I suspect, however, that Iraq will not be seen as a great and glorious victory, and that the aversion to Bush will last for a while. Thus his standing among historians of the future is likely to remain about where it is with the American people just now pretty low. It would not be unprecedented. Richard Nixon was a wartime president who is still ranked low by historians despite his obvious intelligence and greater facility in foreign affairs than most presidents.

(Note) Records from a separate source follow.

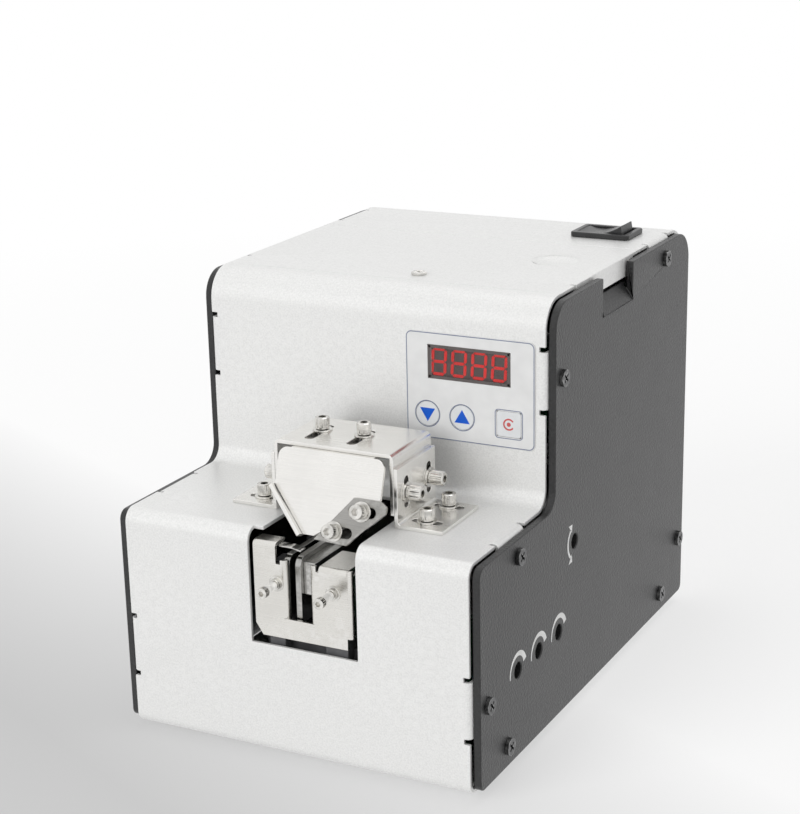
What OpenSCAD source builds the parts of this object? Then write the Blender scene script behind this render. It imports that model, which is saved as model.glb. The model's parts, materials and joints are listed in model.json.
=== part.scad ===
// Automatic screw feeder: a stepped sheet-metal cabinet that lifts loose screws
// out of a chamber under its lid and carries them on a pair of rails to a slot in
// the front. Millimetres. +X right, +Y back, +Z up. The origin is the centre of
// the footprint, on the plane that the rubber feet stand on.

/* [Cabinet] */
// Width over the two side plates
body_w = 123; // [110:1:150]
// Depth of a side plate
plate_depth = 174; // [165:1:200]
// Height of a side plate
plate_h = 134; // [128:1:160]
// Height of the front shelf above the bottom edge of a side plate
shelf_h = 70; // [68:1:76]
// Depth of the front shelf
step_y = 55; // [52:1:62]
// Thickness of a side plate
plate_t = 2.4; // [1.5:0.1:3.2]
// Thickness of the cabinet's sheet steel
sheet_t = 1.2; // [0.8:0.1:1.6]
// Gap between the edge of the sheet and a side plate
edge_gap = 0.5; // [0.3:0.1:1]
// Radius of the side plate's lower front corner
front_r = 3.2; // [2:0.1:5]
// Radius of the inner corner between shelf and upper front
shelf_r = 6.5; // [4:0.5:9]
// Radius of the corner between upper front and top
top_front_r = 8.5; // [5:0.5:9.5]
// Radius of the rear top corner
top_rear_r = 10; // [5:0.5:12]
// Radius of the two bottom corners
bottom_r = 2.5; // [1.5:0.1:4]
// Height of a rubber foot
foot_h = 3; // [2:0.5:10]
// Diameter of a rubber foot
foot_d = 12; // [8:0.5:16]
// Distance from the cabinet's edges to a foot's centre
foot_inset = 18; // [12:1:24]

/* [Side tabs and screws] */
// Length of a bent tab along the sheet's edge
tab_len = 18; // [14:1:22]
// Depth of a tab measured into the cabinet
tab_depth = 10; // [8:0.5:12]
// Distance of a tab's screw from the sheet
tab_hole = 5.4; // [4:0.1:7]
// Width of the relief notch at each end of a tab
relief_w = 1.6; // [1:0.1:2.5]
// Outer radius of a tab's bend
tab_bend_r = 1.9; // [1.7:0.1:2.5]
// Diameter of a side plate screw's shank
side_screw_d = 3; // [2.5:0.5:4]
// Diameter of a side plate screw's head
side_head_d = 5.4; // [4.5:0.1:7.5]
// Height of a side plate screw's head
side_head_h = 1.3; // [0.8:0.1:2]

/* [Lid] */
// Distance from the upper front to the lid's front edge
lid_front = 10; // [9.8:0.1:12]
// Distance from the lid's rear edge to the plates' rear edge
lid_back = 42.7; // [40:0.1:46]
// Gap in front of the lid
lid_front_gap = 0.15; // [0.1:0.05:0.5]
// Gap behind the lid
lid_rear_gap = 0.5; // [0.45:0.05:1]
// Height of the lid's side lips below the top face
lip_h = 6.6; // [6:0.2:8]
// Where the side lips begin behind the lid's front edge
lip_front = 13; // [9:1:19]
// Distance of the lid's pivot from its rear edge
pivot_back = 8; // [7:0.5:10]
// Distance of the lid's pivot below the top face
pivot_down = 2.8; // [2.6:0.1:3.4]
// Diameter of a lid pivot pin
pivot_d = 2.4; // [2:0.1:2.6]
// Radial clearance of running fits
run_clear = 0.06; // [0.03:0.01:0.1]
// Diameter of the dished finger pull
pull_d = 16; // [12:0.5:20]
// Depth of the finger pull's dish
pull_h = 1.6; // [1.2:0.1:2.5]
// Width of the finger notch in each side plate
notch_w = 26; // [20:1:30]
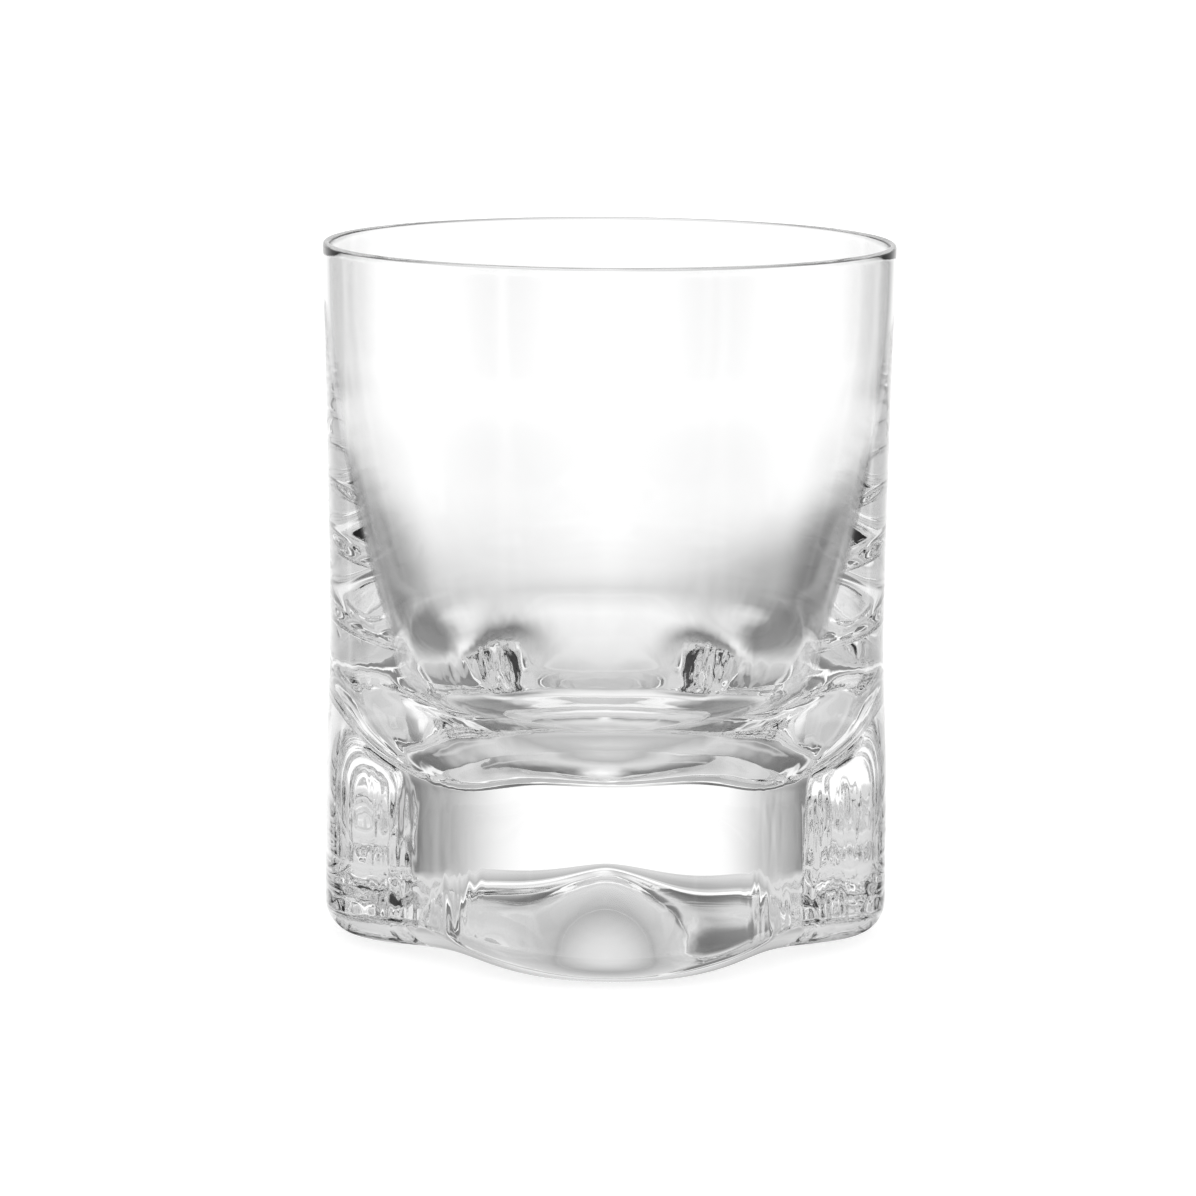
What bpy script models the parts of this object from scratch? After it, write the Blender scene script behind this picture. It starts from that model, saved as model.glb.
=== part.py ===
"""Whiskey tumbler: one piece of thick-based clear glass.

The rim is round.  In the lowest third the outer wall draws in along the four
diagonals, so the heavy base is a soft four-lobed block whose lower edge
arches up a little between the lobes.  The cavity is round with a bowl floor,
and the underside stands on a flat ring around a shallow dome.

Frame: metres, +Z up, origin at the centre of the underside, +Z on the axis
of the glass.  The four lobes point along +X, +Y, -X and -Y.
"""
import math

import bmesh
import bpy

# ---- driving dimensions (metres) -------------------------------------------
HEIGHT = 0.0950            # underside to lip
RIM_RADIUS = 0.0390        # outside, at the lip
WAIST_RADIUS = 0.03805     # outside, narrowest level
WAIST_HEIGHT = 0.0420
BASE_RADIUS = 0.03875      # outside, across the lobes of the base
FLARE_POWER = 1.35         # how late the wall leans out above the waist
BASE_SWELL = 0.024         # the wall swells to the base over this height
LIP_RADIUS = 0.00050       # rounding of the lip
CORNER_RADIUS = 0.0042     # rounding between wall and underside

LIP_WALL = 0.0010          # wall thickness just below the lip
FLOOR_WALL = 0.0068        # wall thickness where the bowl floor begins
THIN_HEIGHT = 0.0860       # the wall is thin above this level
WALL_POWER = 1.9           # how late the wall thickens below that level
BOWL_EDGE_HEIGHT = 0.0385  # level where the wall turns into the bowl floor
BOWL_FLOOR_HEIGHT = 0.0222 # level of the lowest point of the cavity
BOWL_SQUARENESS = 2.4      # exponent of the bowl section (2 is an ellipse)

LOBE_COUNT = 4
LOBE_DEPTH = 0.11          # how far the wall draws in between lobes (fraction)
LOBE_ROUND = -0.034        # second wave: broader lobes, sharper grooves
LOBE_FULL_HEIGHT = 0.0230  # full depth below this level
LOBE_END_HEIGHT = 0.0345   # round again above this level
ARCH_HEIGHT = 0.0019       # rise of the lower edge between two lobes
ARCH_TOP = 0.0200          # the rise has died out at this level
FLAT_RADIUS = 0.0270       # outer edge of the flat standing ring
DOME_RADIUS = 0.0220       # inner edge of the ring, where the dome begins
DOME_HEIGHT = 0.0115       # how far the dome lifts the middle of the underside
DOME_POWER = 1.5

STEPS = 80                 # segments around the axis
GLASS_COLOUR = (0.97, 0.98, 0.98, 1.0)
GLASS_IOR = 1.52


def smooth_step(value, low, high):
    t = min(1.0, max(0.0, (value - low) / (high - low)))
    return t * t * (3.0 - 2.0 * t)


def outer_radius(z):
    """Outside radius across the lobes: a slight waist under a straight rim."""
    if z > WAIST_HEIGHT:
        t = (z - WAIST_HEIGHT) / (HEIGHT - WAIST_HEIGHT)
        return WAIST_RADIUS + (RIM_RADIUS - WAIST_RADIUS) * t ** FLARE_POWER
    t = smooth_step(WAIST_HEIGHT - z, 0.0, BASE_SWELL)
    return WAIST_RADIUS + (BASE_RADIUS - WAIST_RADIUS) * t


def wall_thickness(z):
    """The wall is thin at the lip and thickens steadily towards the floor."""
    if z > THIN_HEIGHT:
        return LIP_WALL
    t = (THIN_HEIGHT - z) / (THIN_HEIGHT - BOWL_EDGE_HEIGHT)
    return LIP_WALL + (FLOOR_WALL - LIP_WALL) * t ** WALL_POWER


def underside_rise(radius):
    """How far the dome lifts the underside at this distance from the axis."""
    if radius > DOME_RADIUS:
        return 0.0
    return DOME_HEIGHT * (1 - (radius / DOME_RADIUS) ** DOME_POWER)


def glass_profile():
    """Half section, from the cavity floor over the lip down to the underside."""
    points = []
    # bowl floor, from the axis out to the wall
    edge = outer_radius(BOWL_EDGE_HEIGHT) - wall_thickness(BOWL_EDGE_HEIGHT)
    depth = BOWL_EDGE_HEIGHT - BOWL_FLOOR_HEIGHT
    # the bowl leaves the wall at the wall's own slope
    lean = WALL_POWER * (FLOOR_WALL - LIP_WALL) / (THIN_HEIGHT - BOWL_EDGE_HEIGHT)
    count = 12
    for i in range(count):
        a = math.pi / 2 * i / count
        below = depth * math.cos(a) ** (2 / BOWL_SQUARENESS)
        points.append(((edge - lean * below) * math.sin(a) ** (2 / BOWL_SQUARENESS),
                       BOWL_EDGE_HEIGHT - below))
    # inside wall, upwards
    lip_centre = HEIGHT - LIP_RADIUS
    count = 9
    for i in range(count + 1):
        z = BOWL_EDGE_HEIGHT + (lip_centre - BOWL_EDGE_HEIGHT) * i / count
        points.append((outer_radius(z) - wall_thickness(z), z))
    # lip, a half round between the two walls
    inner, outer = points[-1][0], outer_radius(lip_centre)
    middle, half = (inner + outer) / 2, (outer - inner) / 2
    count = 5
    for i in range(1, count):
        a = math.pi * i / count
        points.append((middle - half * math.cos(a), lip_centre + LIP_RADIUS * math.sin(a)))
    # outside wall, downwards to the corner rounding, finest where the lobes fade in
    points.append((outer, lip_centre))
    for top, bottom, count in ((lip_centre, LOBE_END_HEIGHT, 7),
                               (LOBE_END_HEIGHT, LOBE_FULL_HEIGHT, 8),
                               (LOBE_FULL_HEIGHT, CORNER_RADIUS, 6)):
        for i in range(1, count + 1):
            z = top + (bottom - top) * i / count
            points.append((outer_radius(z), z))
    # corner rounding
    count = 5
    for i in range(1, count + 1):
        a = math.pi / 2 * i / count
        points.append((outer_radius(0.0) - CORNER_RADIUS * (1 - math.cos(a)),
                       CORNER_RADIUS * (1 - math.sin(a))))
    # underside: inwards to the standing ring, across it, then up the dome
    start = points[-1][0]
    for i in range(1, 4):
        points.append((start + (FLAT_RADIUS - start) * i / 3, 0.0))
    count = 9
    for i in range(count):
        radius = DOME_RADIUS * (1 - i / count)
        points.append((radius, underside_rise(radius)))
    points.append((0.0, DOME_HEIGHT))
    return points


def turned_mesh(name, points, collection):
    """Turn the half section about Z with a Screw modifier and read the result."""
    mesh = bpy.data.meshes.new(name + "_profile")
    mesh.from_pydata([(r, 0.0, z) for r, z in points],
                     [(i, i + 1) for i in range(len(points) - 1)], [])
    profile = bpy.data.objects.new(name + "_profile", mesh)
    collection.objects.link(profile)
    screw = profile.modifiers.new("turn", "SCREW")
    screw.axis = 'Z'
    screw.angle = 2 * math.pi
    screw.steps = STEPS
    screw.render_steps = STEPS
    screw.use_merge_vertices = True
    screw.merge_threshold = 0.00005
    screw.use_normal_calculate = True
    bpy.context.view_layer.update()
    graph = bpy.context.evaluated_depsgraph_get()
    turned = bpy.data.meshes.new_from_object(profile.evaluated_get(graph))
    turned.name = name
    bpy.data.objects.remove(profile, do_unlink=True)
    return turned


def shape_lobes(mesh):
    """Draw the outside of the base in between the lobes and arch its edge."""
    form = bmesh.new()
    form.from_mesh(mesh)
    bmesh.ops.remove_doubles(form, verts=form.verts, dist=0.00002)
    for vert in form.verts:
        x, y, z = vert.co
        radius = math.hypot(x, y)
        if radius < 1e-6:
            continue
        angle = math.atan2(y, x)
        between = (1.0 - math.cos(LOBE_COUNT * angle)) / 2.0
        between_twice = (1.0 - math.cos(2 * LOBE_COUNT * angle)) / 2.0
        depth = LOBE_DEPTH * between + LOBE_ROUND * between_twice
        under = z < DOME_HEIGHT and radius < FLAT_RADIUS + 1e-5
        if under:
            scale = 1.0 - depth * (radius / FLAT_RADIUS) ** 2
            vert.co = (x * scale, y * scale, z)
            continue
        if z > CORNER_RADIUS and radius < outer_radius(z) - 0.0004:
            continue
        fade = 1.0 - smooth_step(z, LOBE_FULL_HEIGHT, LOBE_END_HEIGHT)
        scale = 1.0 - depth * fade
        lift = (ARCH_HEIGHT * between * smooth_step(radius, FLAT_RADIUS, BASE_RADIUS)
                * (1.0 - smooth_step(z, 0.0, ARCH_TOP)))
        vert.co = (x * scale, y * scale, z + lift)
    bmesh.ops.recalc_face_normals(form, faces=form.faces)
    form.to_mesh(mesh)
    form.free()
    mesh.update()


def glass_material():
    material = bpy.data.materials.new("clear_glass")
    material.use_nodes = True
    shader = material.node_tree.nodes["Principled BSDF"]
    shader.inputs["Base Color"].default_value = GLASS_COLOUR
    shader.inputs["Roughness"].default_value = 0.02
    shader.inputs["Metallic"].default_value = 0.0
    shader.inputs["IOR"].default_value = GLASS_IOR
    shader.inputs["Transmission Weight"].default_value = 1.0
    return material


def main():
    for old in list(bpy.data.objects):
        bpy.data.objects.remove(old, do_unlink=True)
    collection = bpy.data.collections.new("whiskey_tumbler")
    bpy.context.scene.collection.children.link(collection)

    mesh = turned_mesh("tumbler_glass", glass_profile(), collection)
    shape_lobes(mesh)
    mesh.materials.clear()
    mesh.materials.append(glass_material())
    glass = bpy.data.objects.new("tumbler_glass", mesh)
    collection.objects.link(glass)
    mesh.shade_smooth()


main()
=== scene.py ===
"""Whiskey tumbler: glass, floor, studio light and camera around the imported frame.

The glass is one moulded body: a round thin lip, straight walls, a heavy base
that is drawn in along four diagonals, a rounded bowl inside and a domed
underside.  It is rebuilt here with a finer mesh than the CAD solid, on the same
rules and inside the same box.
"""
import math
import bmesh
import bpy
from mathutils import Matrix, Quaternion, Vector


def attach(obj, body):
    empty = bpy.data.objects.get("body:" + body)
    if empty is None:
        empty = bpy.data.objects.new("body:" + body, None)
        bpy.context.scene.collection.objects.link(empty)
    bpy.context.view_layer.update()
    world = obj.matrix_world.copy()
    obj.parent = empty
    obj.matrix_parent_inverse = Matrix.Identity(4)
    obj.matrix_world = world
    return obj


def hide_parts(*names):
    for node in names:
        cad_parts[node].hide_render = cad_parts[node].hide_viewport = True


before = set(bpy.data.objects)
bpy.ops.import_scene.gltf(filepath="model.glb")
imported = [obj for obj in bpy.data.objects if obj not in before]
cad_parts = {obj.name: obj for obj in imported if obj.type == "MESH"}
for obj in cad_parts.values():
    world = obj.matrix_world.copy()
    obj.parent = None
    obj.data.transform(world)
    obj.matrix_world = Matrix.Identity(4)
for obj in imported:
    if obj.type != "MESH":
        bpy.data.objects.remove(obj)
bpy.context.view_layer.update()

NODE = "tumbler_glass"

# ---- driving dimensions, metres ------------------------------------------------
HEIGHT = 0.0950
RIM_RADIUS = 0.0390
WAIST_RADIUS = 0.03805
WAIST_HEIGHT = 0.0420
BASE_RADIUS = 0.03875
FLARE_POWER = 1.35
BASE_SWELL = 0.024
LIP_RADIUS = 0.00050
CORNER_RADIUS = 0.0042
LIP_WALL = 0.0010
FLOOR_WALL = 0.0068
THIN_HEIGHT = 0.0860
WALL_POWER = 1.9
BOWL_EDGE_HEIGHT = 0.0385
BOWL_FLOOR_HEIGHT = 0.0222
BOWL_SQUARENESS = 2.4

LOBE_DEPTH = 0.11
LOBE_ROUND = -0.034
LOBE_FULL_HEIGHT = 0.0230
LOBE_END_HEIGHT = 0.0345
ARCH_HEIGHT = 0.0019
ARCH_TOP = 0.020
FLAT_RADIUS = 0.0270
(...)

If Bush continues to get low ratings, it would be even more helpful to the future of this country if it were accompanied by a reconsideration of the relation between presidents who lead the country into war and presidential “greatness.” Wouldn’t it be nice if greatness were instead associated with not violating the Constitution and keeping the country at peace? The putative sainthood of Abraham Lincoln is probably too securely ensconced in the American ethos, but it wouldn’t hurt if the standings of Wilson, FDR, and Truman were downgraded because of their bellicosity.